2017年1月13日金曜日

フィリップ・K・ディックの世界


世の中、本当に彼の描くSFの世界に近づいて行くなあと、つくづく思いました。最近のニュースからです。昨日は、トランプ次期大統領の記者会見の報道、また、アルファ碁がネット対戦で60勝無敗とのニュース。今朝の新聞では、ES細胞あるいはiPS細胞から腸を作り出すことに成功したと。



 

ES細胞あるいはiPS細胞からの腸の作成は、大きさ1センチほどの腸。もちろん円柱状です。収縮して食べ物を送り出す蠕動運動のような動きもちゃんとあり、たんぱく質を吸収する動きも見られたとのことです。将来的には移植も考えられるとか。

 

また、トランプ次期大統領の記者会見のTVニュース見ていると、まるでアメリカンコミックの映画のよう。フィリップ・K・ディックの短編小説にAIがアメリカ大統領であるというのがありました。そのAIのメンテナンスあるいは不具合が生じた時だけ人間の大統領になるのですが、それは国民全員が順番になるというもの。もちろん、不具合が起こることなどあり得ないので、そんなことになっていたのでした。

 

ところが、ある陰謀でAI大統領のメンテナンスに時間がかかった。そこで大統領の順番になったのが自動車修理工の冴えない中年男。しかし、大統領になった彼は、この地位を失いたくないと言うので、「大統領職は永続的にする」という法律を通してしまった。そこからドタバタの不思議な哲学的なフリップ・K・ディックの世界が始まるのでしたあ。

 

アルファ碁しかり。記事によりますと、先月29日から囲碁サイト「東洋囲碁」にマスターというハンドルネームの棋士が現われ30連勝して去りました。そして元日から「野狐囲碁」というサイトに現われ同じく30連勝して去りました。そこにハンドルネームで参戦している世界トップ棋士をすべて打ち負かした…、ということですね。

 

アルファ碁が打つ手は、プロの棋士は絶対打たない、あるいは絶対思いつかない「悪手」だそうです。
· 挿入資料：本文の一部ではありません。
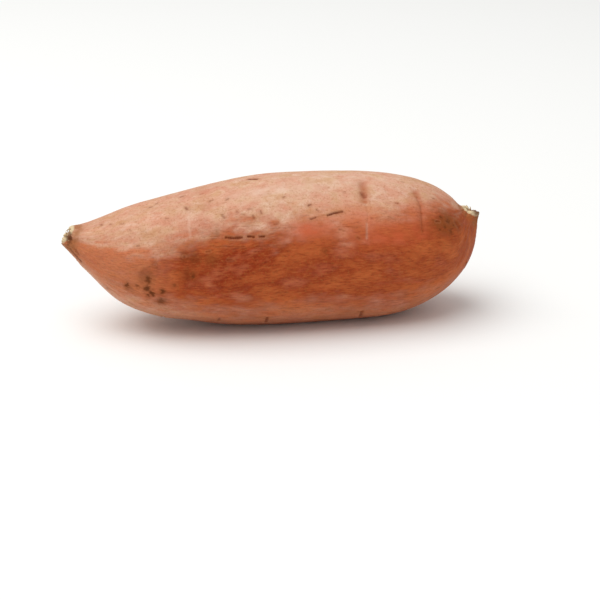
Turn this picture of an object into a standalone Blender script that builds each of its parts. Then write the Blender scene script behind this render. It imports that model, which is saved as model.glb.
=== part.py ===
"""Sweet potato: one storage root, grown in one piece with the snapped stubs at both ends.

Long axis +X, up +Z, metres. It lies on a small flat spot on its belly at z = 0. The tail
stub is at the -X end and the crown stub at the +X end.
"""

import math
import random

import bmesh
import bpy
from mathutils import Matrix, Vector

NAME = "sweet_potato"

# overall sizes
LENGTH = 0.1815  # between the middles of the two broken stub faces
THICKNESS = 0.0684  # top to bottom through the belly, before the resting spot
WIDTH = 0.0696  # side to side through the belly
FLAT_DEPTH = 0.0016  # how much of the belly the resting spot takes off

# broken stubs
TAIL_STUB_DIAMETER = 0.0088
TAIL_HOLLOW_DEPTH = 0.0022
CROWN_STUB_DIAMETER = 0.0088
CROWN_NUB_HEIGHT = 0.0011
STUB_RIM_SHARE = 0.30  # width of the woody rim as a share of the stub's radius
RIM_CREASE = 0.45

# sections of the root: share of the length, thickness and width as shares of the
# belly's, height of the middle as a share of the belly's thickness, sideways sway as
# a share of its width, and lean in degrees, positive where the top leans to +X
SECTIONS = (
    (0.011, 0.172, 0.168, 0.630, 0.014, 18.0),
    (0.027, 0.238, 0.230, 0.597, 0.011, 8.0),
    (0.049, 0.330, 0.320, 0.564, 0.007, 4.0),
    (0.082, 0.465, 0.450, 0.529, 0.000, 2.0),
    (0.119, 0.592, 0.580, 0.502, -0.009, 1.0),
    (0.164, 0.695, 0.695, 0.490, -0.017, 0.0),
    (0.222, 0.786, 0.790, 0.482, -0.024, 0.0),
    (0.286, 0.832, 0.850, 0.488, -0.026, 0.0),
    (0.363, 0.922, 0.920, 0.486, -0.017, 0.0),
    (0.450, 0.984, 0.975, 0.494, -0.003, 0.0),
    (0.551, 1.000, 1.000, 0.496, 0.011, 0.0),
    (0.654, 0.998, 1.000, 0.493, 0.023, 0.0),
    (0.749, 0.970, 0.980, 0.482, 0.029, 0.0),
    (0.831, 0.915, 0.922, 0.485, 0.029, 0.0),
    (0.899, 0.785, 0.800, 0.499, 0.024, -2.0),
    (0.949, 0.602, 0.620, 0.520, 0.019, -5.0),
    (0.978, 0.440, 0.455, 0.554, 0.013, -12.0),
    (0.991, 0.300, 0.310, 0.602, 0.009, -24.0),
    (0.997, 0.190, 0.195, 0.652, 0.006, -38.0),
)
TAIL_FACE = (0.000, 0.654, 0.016, 38.0)  # share of the length, height, sway, lean
CROWN_FACE = (1.000, 0.687, 0.004, -59.0)

# cage
AROUND = 12
SUBDIVISIONS = 2
LOBES = 3
LOBE_SHARE = 0.012  # how far the section is from a plain oval
LOBE_TWIST = 2.2  # turn of the lobes from end to end, radians
LUMP_SHARE = 0.010  # random swelling of each cage point
LUMPS_FROM = 0.08  # no lumps nearer the ends than these shares of the length
LUMPS_TO = 0.94
SEED = 11

SKIN_COLOUR = (0.42, 0.16, 0.07, 1.0)
SKIN_ROUGHNESS = 0.7


def clear_scene():
    for thing in list(bpy.data.objects):
        bpy.data.objects.remove(thing, do_unlink=True)


def new_collection(name):
    collection = bpy.data.collections.new(name)
    bpy.context.scene.collection.children.link(collection)
    return collection


def skin_material():
    material = bpy.data.materials.new("sweet_potato_skin")
    material.use_nodes = True
    shader = material.node_tree.nodes["Principled BSDF"]
    shader.inputs["Base Color"].default_value = SKIN_COLOUR
    shader.inputs["Roughness"].default_value = SKIN_ROUGHNESS
    shader.inputs["Metallic"].default_value = 0.0
    return material


def cage_growth():
    """How much larger than the finished root the cage has to be around its sections."""
    return 1.0 / (2.0 / 3.0 + math.cos(2.0 * math.pi / AROUND) / 3.0)


def stub_size(face, diameter):
    share, lift, sway, lean = face
    return share, diameter / 2, diameter / 2, lift * THICKNESS, sway * WIDTH, lean


def section_sizes():
    """Every section from tail to crown: share, half height, half width, lift, sway, lean."""
    sizes = [stub_size(TAIL_FACE, TAIL_STUB_DIAMETER)]
    for share, high, wide, lift, sway, lean in SECTIONS:
        half_high = high * THICKNESS / 2
        half_wide = wide * WIDTH / 2
        sizes.append((share, half_high, half_wide, lift * THICKNESS, sway * WIDTH, lean))
    sizes.append(stub_size(CROWN_FACE, CROWN_STUB_DIAMETER))
    return sizes


def place_section(verts, angle_of, sizes, rng):
    """Puts one ring of cage points on its section."""
    share, half_high, half_wide, lift, sway, lean = sizes
    centre = Vector(((share - 0.5) * LENGTH, sway, lift))
    turn = Matrix.Rotation(math.radians(lean), 3, "Y")
    lumpy = LUMPS_FROM < share < LUMPS_TO
    for vert in verts:
        angle = vert[angle_of]
        swell = cage_growth()
        if lumpy:
            swell *= 1.0 + LOBE_SHARE * math.cos(LOBES * angle + LOBE_TWIST * share)
            swell *= 1.0 + rng.uniform(-LUMP_SHARE, LUMP_SHARE)
        across = half_wide * math.cos(angle) * swell
        up = half_high * math.sin(angle) * swell
        vert.co = centre + turn @ Vector((0.0, across, up))


def extrude_ring(bm, face, keep_face):
    """Extrudes the end face on the spot and gives back the new end face."""
    grown = bmesh.ops.extrude_face_region(bm, geom=[face])
    if not keep_face:
        bm.faces.remove(face)
    new_faces = [item for item in grown["geom"] if isinstance(item, bmesh.types.BMFace)]
    return new_faces[0]


def crease_border(bm, face):
    crease = bm.edges.layers.float["crease_edge"]
    for edge in face.edges:
        edge[crease] = RIM_CREASE


def break_stub(bm, face, radius, depth):
    """Insets a stub's end face and pushes its middle in (or out, for a negative depth)."""
    crease_border(bm, face)
    normal = face.normal.copy()
    bmesh.ops.inset_region(bm, faces=[face], thickness=radius * STUB_RIM_SHARE)
    bmesh.ops.inset_region(bm, faces=[face], thickness=radius * STUB_RIM_SHARE)
    bmesh.ops.translate(bm, verts=face.verts[:], vec=-normal * depth)


def build_cage():
    """A circle extruded and scaled from section to section, with both ends closed."""
    bm = bmesh.new()
    bm.edges.layers.float.new("crease_edge")
    angle_of = bm.verts.layers.float.new("angle")
    rng = random.Random(SEED)
    ring = bmesh.ops.create_circle(bm, cap_ends=True, segments=AROUND, radius=1.0)["verts"]
    for vert in ring:
        vert[angle_of] = math.atan2(vert.co.y, vert.co.x)
    tail_face = bm.faces[:][0]
    crown_face = tail_face
    sizes = section_sizes()
    place_section(ring, angle_of, sizes[0], rng)
    for section in sizes[1:]:
        crown_face = extrude_ring(bm, crown_face, keep_face=crown_face == tail_face)
        place_section(crown_face.verts, angle_of, section, rng)
    bmesh.ops.recalc_face_normals(bm, faces=bm.faces[:])
    break_stub(bm, tail_face, TAIL_STUB_DIAMETER / 2, TAIL_HOLLOW_DEPTH)
    break_stub(bm, crown_face, CROWN_STUB_DIAMETER / 2, -CROWN_NUB_HEIGHT)
    bm.verts.layers.float.remove(angle_of)
    return bm


def apply_modifiers(root):
    """Turns the root's modifiers into mesh, so that it can be set in its frame."""
    bpy.context.view_layer.update()
    graph = bpy.context.evaluated_depsgraph_get()
    solid = bpy.data.meshes.new_from_object(root.evaluated_get(graph))
    cage = root.data
    root.modifiers.clear()
    root.data = solid
    solid.name = cage.name
    bpy.data.meshes.remove(cage)


def smooth_root(collection):
    """The root before its resting spot: the cage under a Subdivision Surface."""
    mesh = bpy.data.meshes.new(NAME)
    bm = build_cage()
    bm.to_mesh(mesh)
    bm.free()
    root = bpy.data.objects.new(NAME, mesh)
    collection.objects.link(root)
    subdivide = root.modifiers.new("soft_form", "SUBSURF")
    subdivide.levels = SUBDIVISIONS
    subdivide.render_levels = SUBDIVISIONS
    apply_modifiers(root)
    return root


def rest_cutter(root, collection):
    """A block that reaches FLAT_DEPTH up into the lowest part of the belly."""
    low = min(vert.co.z for vert in root.data.vertices)
    mesh = bpy.data.meshes.new("rest_cutter")
    bm = bmesh.new()
    size = Vector((LENGTH, WIDTH, THICKNESS / 2))
    bmesh.ops.create_cube(bm, size=1.0, matrix=Matrix.Diagonal(size).to_4x4())
    top = Vector((0.0, 0.0, low + FLAT_DEPTH - size.z / 2))
    bmesh.ops.translate(bm, verts=bm.verts[:], vec=top)
    bm.to_mesh(mesh)
    bm.free()
    cutter = bpy.data.objects.new("rest_cutter", mesh)
    cutter.hide_render = True
    cutter.display_type = "WIRE"
    collection.objects.link(cutter)
    return cutter


def cut_resting_spot(root, cutter):
    cut = root.modifiers.new("resting_spot", "BOOLEAN")
    cut.operation = "DIFFERENCE"
    cut.solver = "EXACT"
    cut.object = cutter
    apply_modifiers(root)


def centre_on_frame(root, cutter):
    """Moves both so that the middle of the root's underside is the origin."""
    points = [vert.co for vert in root.data.vertices]
    low = Vector([min(point[axis] for point in points) for axis in range(3)])
    high = Vector([max(point[axis] for point in points) for axis in range(3)])
    shift = Vector((-(low.x + high.x) / 2, -(low.y + high.y) / 2, -low.z))
    root.data.transform(Matrix.Translation(shift))
    cutter.data.transform(Matrix.Translation(shift))


def main():
    clear_scene()
    parts = new_collection(NAME)
    cutters = new_collection("cutters")
    root = smooth_root(parts)
    cutter = rest_cutter(root, cutters)
    cut_resting_spot(root, cutter)
    centre_on_frame(root, cutter)
    root.data.materials.clear()
    root.data.materials.append(skin_material())
    root.data.shade_smooth()


main()
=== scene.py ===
import math
import random

import bpy
import numpy as np
from mathutils import Matrix, Vector, noise


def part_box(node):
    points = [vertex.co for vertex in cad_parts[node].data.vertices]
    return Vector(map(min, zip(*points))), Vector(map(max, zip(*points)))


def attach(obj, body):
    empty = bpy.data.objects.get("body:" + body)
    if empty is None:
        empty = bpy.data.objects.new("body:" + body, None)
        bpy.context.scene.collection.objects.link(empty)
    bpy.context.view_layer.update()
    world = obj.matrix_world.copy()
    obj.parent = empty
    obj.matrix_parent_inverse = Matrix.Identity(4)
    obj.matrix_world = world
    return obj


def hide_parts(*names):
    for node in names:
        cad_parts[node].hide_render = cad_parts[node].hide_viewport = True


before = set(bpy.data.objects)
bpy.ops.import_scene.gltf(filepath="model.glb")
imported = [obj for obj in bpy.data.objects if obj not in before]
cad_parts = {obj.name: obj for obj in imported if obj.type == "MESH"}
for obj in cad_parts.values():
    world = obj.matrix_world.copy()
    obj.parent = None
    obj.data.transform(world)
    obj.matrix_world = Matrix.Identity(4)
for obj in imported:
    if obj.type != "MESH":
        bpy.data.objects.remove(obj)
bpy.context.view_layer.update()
MM = 0.001

# ---- Body and skin ----
# The swollen storage root itself, grown as one piece from the thin tail stub to the
# blunter crown stub. It is solid flesh under a papery cork skin, so one closed skin
# stands for all of it.
SKIN_CELL = 0.95 * MM  # face size of the skin
MERGE_WITHIN = 0.01 * MM
FACET_SMOOTHING = 18  # rounds of smoothing, to take the solid's facets off
STUB_REACH = 10 * MM  # how far from each end the form keeps its sharp stubs
END_SMOOTHING = 0.04  # the share of the smoothing that the very ends get
STATION_INSET = 1.5 * MM  # from each end to the first station of the middle line
STATION_REACH = 2.5 * MM  # how far along the root a station gathers skin points
STATION_COUNT = 90
ROUND_RADIUS = 33 * MM  # radius of the even cylinder that the grain is laid out on
SHOULDER = 15 * MM  # how far from the crown end the root starts to round off
CROWN_STUB_Y, CROWN_STUB_Z = -0.9 * MM, 45.7 * MM  # where the vine came out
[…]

どうして、そのような手を打つのか、プロ棋士も研究してみなければわからないとのこと。

 

「意図のわからない手がある。検証すれば理解できるだろうが、今は混乱している。」とのトップ棋士の言。

 

中国の古力九段も「私たちが永遠に変わらないと考えていた囲碁の真理がマスターの出現で破壊された。」とその衝撃を語っています。棋士たちは、これからマスターが残した60の棋譜を研究し、「新たな囲碁の真理の発見」を模索していくのです。「アルファ碁」なんて名前自体フィリップ・K・ディックでしょう。『アルファ系衛星の氏族たち』という本もありますから。

 

こうやって、人間社会は普通の人には理解できない世界になって行くのです。否、どんな頭のいい人にも理解できない「手」をAIは駆使していきますから、知らない間にAIが決めた「理解不能な世界」に人々は暮すことになるのでしょう。もちろんAIには悪意もないし、欲望もないのだから、それは人にとって「真に平和な生活」と言えるのかも。

 

しかし、「実に、人の悪意は尽きまじ」なので、一人の悪意から「フィリップ・K・ディックの世界」が拡がって行くのでしょう。もう一度、彼の短編集を読み直してみようかなあという昨今です。